══ Record set ══
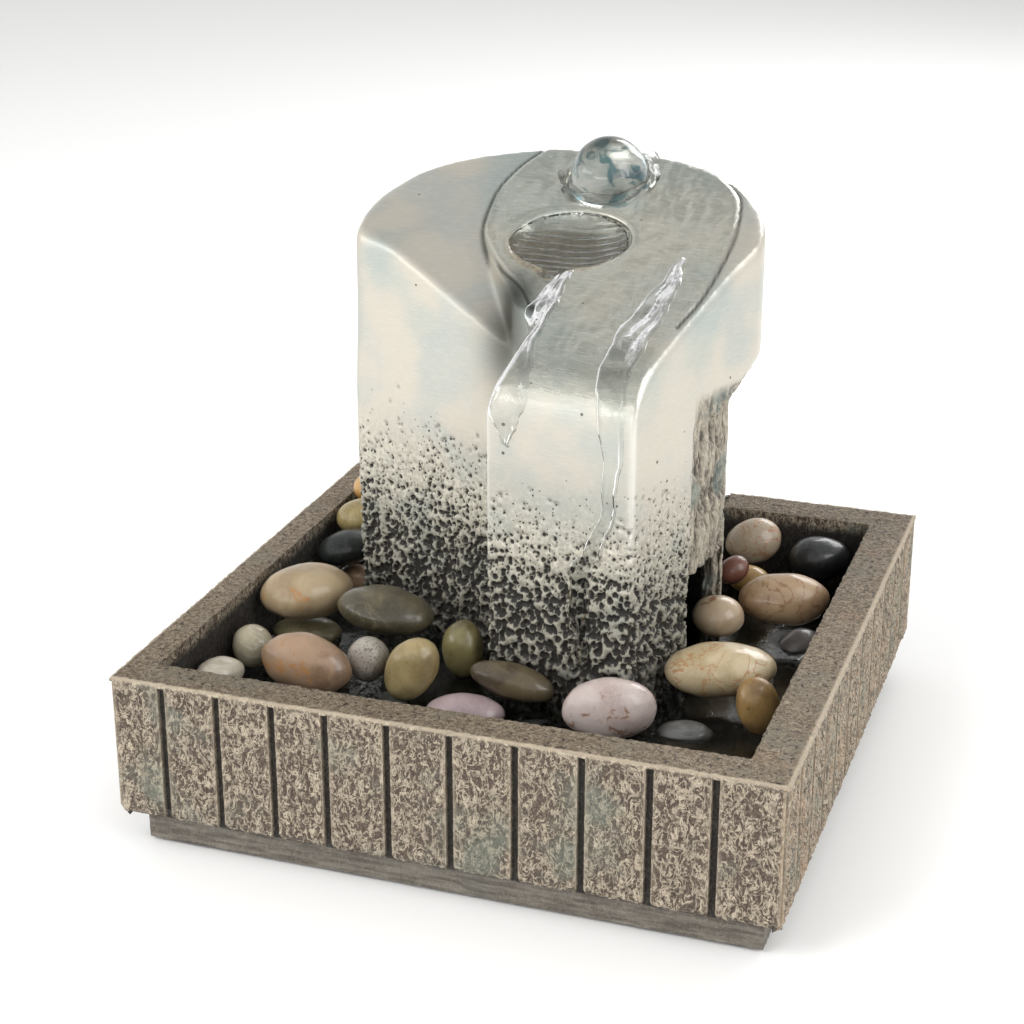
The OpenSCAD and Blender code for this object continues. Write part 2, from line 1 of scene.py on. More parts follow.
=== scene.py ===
# %% [markdown]
# # A tabletop fountain
# A square cast basin holds river pebbles and water. In its middle stands a cast
# column with a brushed metallic head, a pitted foot and a sloping tongue. Water
# rises under a glass ball, fills a small pool and runs down the tongue.
# The CAD model is loaded as a fixed frame, and every visible piece here is built
# around it and rides on one of its bodies, so that the joints still work.

import math

import bpy
import numpy as np
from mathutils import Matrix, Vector
from mathutils.bvhtree import BVHTree


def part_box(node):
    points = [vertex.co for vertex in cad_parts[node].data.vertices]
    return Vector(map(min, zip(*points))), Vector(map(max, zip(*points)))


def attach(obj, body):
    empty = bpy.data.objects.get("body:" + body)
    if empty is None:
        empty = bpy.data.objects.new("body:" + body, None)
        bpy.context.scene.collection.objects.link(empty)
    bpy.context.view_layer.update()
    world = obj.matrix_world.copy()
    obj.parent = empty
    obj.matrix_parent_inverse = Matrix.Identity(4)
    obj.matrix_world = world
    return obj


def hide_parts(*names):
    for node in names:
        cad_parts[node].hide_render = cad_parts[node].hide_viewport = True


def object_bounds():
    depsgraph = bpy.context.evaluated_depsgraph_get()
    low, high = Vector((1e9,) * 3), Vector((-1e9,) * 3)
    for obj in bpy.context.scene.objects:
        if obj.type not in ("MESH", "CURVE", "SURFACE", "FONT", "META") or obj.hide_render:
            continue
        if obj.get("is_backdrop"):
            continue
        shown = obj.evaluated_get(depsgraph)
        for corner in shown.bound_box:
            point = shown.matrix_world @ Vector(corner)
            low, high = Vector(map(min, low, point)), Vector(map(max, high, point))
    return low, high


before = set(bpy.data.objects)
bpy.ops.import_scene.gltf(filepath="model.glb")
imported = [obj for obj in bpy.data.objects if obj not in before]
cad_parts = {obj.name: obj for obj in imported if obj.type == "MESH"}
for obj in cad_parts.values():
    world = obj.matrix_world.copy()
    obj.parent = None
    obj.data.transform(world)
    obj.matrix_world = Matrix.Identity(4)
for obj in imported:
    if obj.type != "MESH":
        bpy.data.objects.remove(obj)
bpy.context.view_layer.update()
MM = 0.001
scene = bpy.context.scene
scene.view_settings.view_transform = "Standard"

# %% [markdown]
# ## Node trees as expressions
# Shaders and Geometry Nodes share most of their maths nodes. One small class wraps
# an output socket and overloads the operators, so that a pattern is written as a
# Python expression. The same function can then carve a pit in the mesh and paint
# shade into it in the material, and the two always line up.

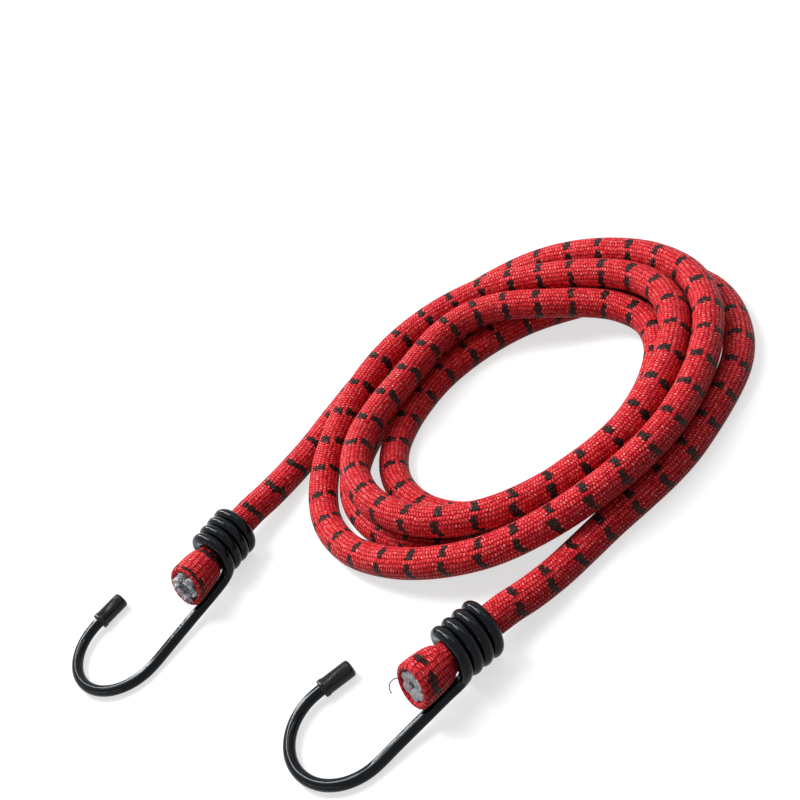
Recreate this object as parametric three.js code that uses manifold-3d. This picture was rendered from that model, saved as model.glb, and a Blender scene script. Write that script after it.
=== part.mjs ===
// Bungee cord: a braided elastic cord laid in a flat coil, with a black wire hook wound on each end.
// Millimetres, +Z up. The cord lies on the plane Z = 0.
import * as THREE from "three";
import { mergeVertices } from "three/addons/utils/BufferGeometryUtils.js";
import Module from "manifold-3d";

const wasm = await Module();
wasm.setup();

// Cord
const cordDiameter = 8;
const coverWall = 1.1;
const coreClearance = 0.3;
const faceGap = 0.3;
const restCutShare = 0.1; // of the cord's diameter, where it lies on the plane
const coverSides = 8;
const coreSides = 6;
const stationsPerSpan = 1.5; // between the centreline's points

// Gripped end of the cord, measured from its cut face
const endLength = 25.8;
const endStraight = 2.5; // the cord goes on in line past the gripped end
const gripDiameter = 7; // squeezed by the winding
const gripStart = 25;
const gripStop = 10.2;
const gripEase = 1.6;
const flareLength = 9.6;
const flareDiameter = 11.2;
const lipRounding = 0.35;
const threadGap = 0.25;
const threadsRound = 6;
const threadSides = 6;
const threadTwist = 0.6; // radians over the gripped end
const threadSwellShare = 0.55; // of the thread's radius, where nothing squeezes it
const threadRecess = 0.4;
const frayLength = 1.4;

// Wire hook
const wireDiameter = 3;
const windingGap = 0.3; // between the wire and the cord
const windingTurns = 3.55;
const windingPitch = 3.44;
const windingSetback = 11.3; // from the cut face to the last turn
const exitDegrees = -30; // round the cord, from level with its axis
const exitRadius = 4.1;
const bendRadius = 13.8;
const bendDegrees = 185;
const tipLength = 9;
const wireSides = 8;

// Soft tip on the hook
const tipCapLength = 9;
const tipCapWall = 0.6;
const tipCapClearance = 0.25;
const tipCapSides = 16;

// Free runs between the coil and the hooks
const runLength = 42;

// The coil's loops. Each row is an eighth of a turn, clockwise from the back, and gives
// the centreline's reach from the coil's centre and its height, both in cord diameters.
const ground = 0.5 - restCutShare;
const loopShares = [
  // outer loop: climbs over the lower loops on the right, down to the table on the left
  [6.45, ground], [5.98, 1.48], [6.84, 1.45], [6.3, 1.44],
  [6.28, 1.42], [7, 0.93], [7.5, ground], [5.87, 1.28],
  // second loop: stays on top until the back
  [5.26, 1.41], [4.86, 1.58], [5.75, 1.5], [5.2, 1.5],
  [5.15, 1.47], [5.92, 1.55], [5.88, 1.42], [4.12, 1.47],
  // third loop: comes down inside the others
  [4.12, 1.48], [3.74, 1.34], [4.97, 0.63], [4.3, ground],
  [4.02, ground], [4.86, ground], [4.82, ground], [3.92, ground],
  // fourth loop: passes outward under the upper ones
  [3.7, ground], [4.47, ground], [6.2, ground], [5.6, ground],
  [5.14, ground], [6.02, ground], [6.34, ground], [5.03, ground],
  // last eighths: out at the front, towards the right hook
  [4.8, ground], [5.66, ground], [7.36, ground], [6.98, ground], [6.8, ground],
];
const eighthsInCoil = 35;
const stepsPerEighth = 3;

// The free runs' centreline, in mm from the coil's centre
const groundHeight = ground * cordDiameter;
const leftRoute = [
  [-71.0, 18.2, 5.2],
  [-62.9, 23.6, 3.9],
  [-54.6, 29.0, 3.3],
  [-44.8, 35.6, groundHeight],
  [-34.4, 42.0, groundHeight],
  [-22.4, 47.6, groundHeight],
  [-11.2, 50.7, groundHeight],
];
const rightRoute = [
  [28.4, -44.1, groundHeight],
  [19.2, -48.2, groundHeight],
  [10.0, -50.9, groundHeight],
  [1.0, -53.2, groundHeight],
  [-8.2, -56.0, groundHeight],
  [-15.6, -58.4, 3.5],
  [-23.6, -60.8, 4.6],
];

// The gripped ends point up and outward, and their hooks lie flat. Each gives the centre of the cut
// face and of the hook's bend, in mm from the coil's centre, with bearings and slopes in degrees.
const leftEnd = { cut: [-100.2, -3.4, 10.2], bearing: 38.7, pitch: 7.9, lean: 15, bend: [-123.7, -1.2], lie: 29.6 };
const rightEnd = { cut: [-57.4, -72.7, 11.1], bearing: 21.3, pitch: 10.4, lean: 12, bend: [-76.7, -65.2], lie: 14 };

// Materials
const coverMaterial = new THREE.MeshStandardMaterial({ color: 0xb3151f, roughness: 0.85, metalness: 0 });
const coreMaterial = new THREE.MeshStandardMaterial({ color: 0x9a9896, roughness: 0.8, metalness: 0 });
const wireMaterial = new THREE.MeshStandardMaterial({ color: 0x0c0d10, roughness: 0.3, metalness: 0.4 });
const tipMaterial = new THREE.MeshStandardMaterial({ color: 0x131418, roughness: 0.35, metalness: 0 });

const up = new THREE.Vector3(0, 0, 1);
const group = new THREE.Group();
group.name = "bungee_cord";

function addMesh(name, geometry, material, parent = group) {
  const mesh = new THREE.Mesh(geometry, material);
  mesh.name = name;
  parent.add(mesh);
  return mesh;
}

// Smooth value between the rows of a table, at a place counted in rows
function tableValue(rows, place, column) {
  const row = Math.min(Math.floor(place), rows.length - 2);
  const t = place - row;
  const value = (i) => rows[Math.min(Math.max(i, 0), rows.length - 1)][column];
  const [a, b, c, d] = [value(row - 1), value(row), value(row + 1), value(row + 2)];
  const linear = (c - a) * t;
  const square = (2 * a - 5 * b + 4 * c - d) * t * t;
  const cube = (3 * b - a - 3 * c + d) * t * t * t;
  return (2 * b + linear + square + cube) / 2;
}

// Centreline of the coil's loops
function coilPoints() {
  const points = [];
  for (let i = 0; i < eighthsInCoil * stepsPerEighth; i++) {
    const eighth = i / stepsPerEighth;
    const angle = Math.PI / 2 - (eighth * Math.PI) / 4;
    const reach = tableValue(loopShares, eighth, 0) * cordDiameter;
    const height = Math.max(tableValue(loopShares, eighth, 1), ground) * cordDiameter;
    points.push(new THREE.Vector3(reach * Math.cos(angle), reach * Math.sin(angle), height));
  }
  return points;
}

// Direction away from the coil, at a bearing and a pitch
function heading(bearing, pitch) {
  const [turn, climb] = [THREE.MathUtils.degToRad(bearing), THREE.MathUtils.degToRad(pitch)];
  const level = Math.cos(climb);
  return new THREE.Vector3(-Math.cos(turn) * level, -Math.sin(turn) * level, Math.sin(climb));
}

// Point on a cord end's axis, at a distance behind its cut face
function endPoint(end, distance) {
  return new THREE.Vector3(...end.cut).addScaledVector(heading(end.bearing, end.pitch), -distance);
}

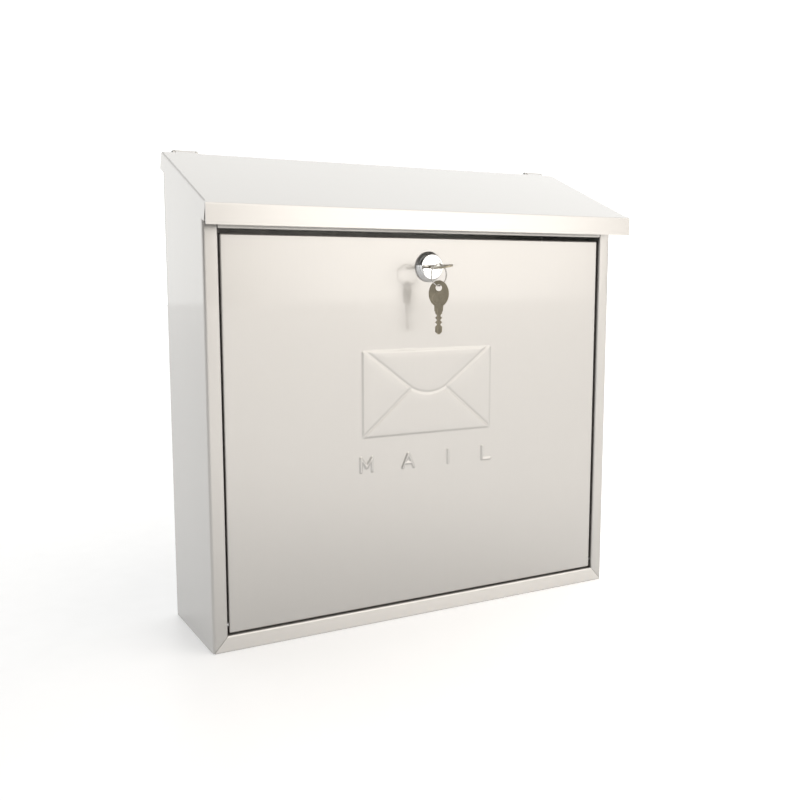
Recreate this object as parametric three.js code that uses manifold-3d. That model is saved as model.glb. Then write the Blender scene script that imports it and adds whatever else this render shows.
═══
* What you need to do *
Locate each line with the word "script" and copy it.

* Exercise response *
Recreate this object as parametric three.js code that uses manifold-3d. This picture was rendered from that model, saved as model.glb, and a Blender scene script. Write that script after it.
Recreate this object as parametric three.js code that uses manifold-3d. That model is saved as model.glb. Then write the Blender scene script that imports it and adds whatever else this render shows.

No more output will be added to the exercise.